У него лежала душа к борцам, особенно к Ивану Заикину, которого он называл своим другом и очень любил, бывшим тогда самым сильным, по гамбургскому счёту, борцом России, который раз в год, в Гамбурге, клал всех на лопатки, даже знаменитейшего Ивана Поддубного; по духу ему близки были одесские грузчики-амбалы, босяки, контрабандисты и браконьеры, – «Листригоны» – это же просто «песня песней» браконьерству! Он любил и разбирался в собаках и лошадях (признавая, впрочем, что лучше его в лошадях разбирается только Лев Толстой), в кошках, а также в театральных и цирковых тонкостях, знал истинную цену артистам, двуногим и четвероногим. Потому он и велик. Потому и не устарел. Ведь главное качество настоящего таланта – разносторонность и отсутствие скуки. Такими были Пушкин, Лермонтов, Чехов. Человек, чья фамилия, как сам говорил, происходила от дрянной речонки Купры, что в Тамбовской губернии, – о чём только не писал. Куда только не уносила его фантазия! Его интересовал весь мир.

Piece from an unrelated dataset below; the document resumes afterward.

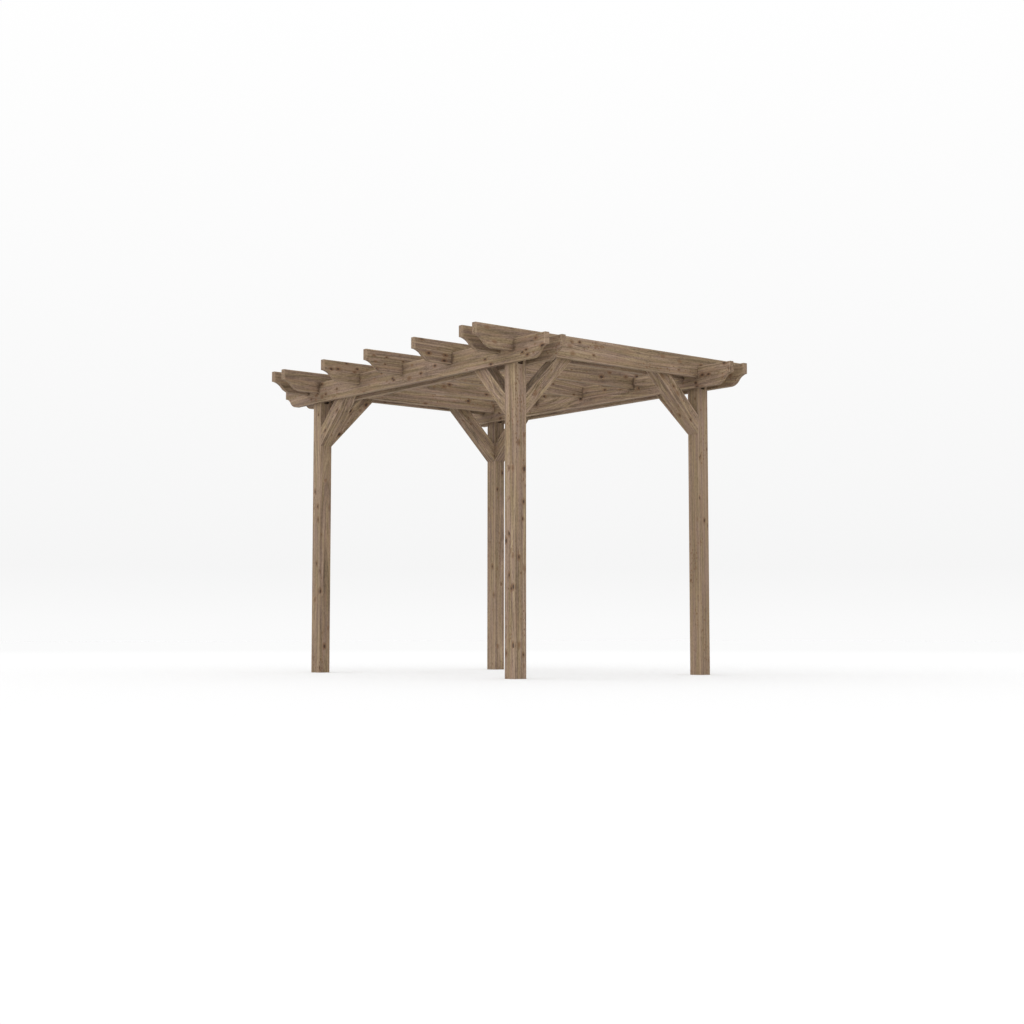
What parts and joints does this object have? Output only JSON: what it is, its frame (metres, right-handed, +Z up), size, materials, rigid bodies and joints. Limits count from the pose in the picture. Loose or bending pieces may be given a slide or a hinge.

Он тонкий наблюдатель, он поэт. Двенадцатилетние девочки пахнут у него резедой, а мальчишки, те – воробьём. Море у него пахнет (как близка мне эта особенность – запахи!) йодом, озоном, рыбой, водорослями, арбузом, мокрыми свежими досками, смолой и чуть-чуть, опять же, резедою. И от этого в груди у героя рассказа начинает дрожать предчувствие какого-то великого блаженства, которое, лишь только он осознаёт это, тотчас и уходит.

Он – сочинитель красивых сказок. «Олеся» – разве не сказка? Бунин издевался над этой повестью и в пику Купирину, написал свой вариант ситуации – «Митину любовь», – где обыграна была та же история, но только по-бунински реалистично-приземлённая и потому по большому счёту бездарная. Не люблю я этого тургеневского эпигона, так и хочется повторить, вслед за горьковским героем: «Такую песню испортил!»

А «Колесо времени» – разве не сказка, разве не мечта о настоящем чувстве одинокого, стареющего, ностальгирующего мужчины, русского офицера, выброшенного на чужой берег?..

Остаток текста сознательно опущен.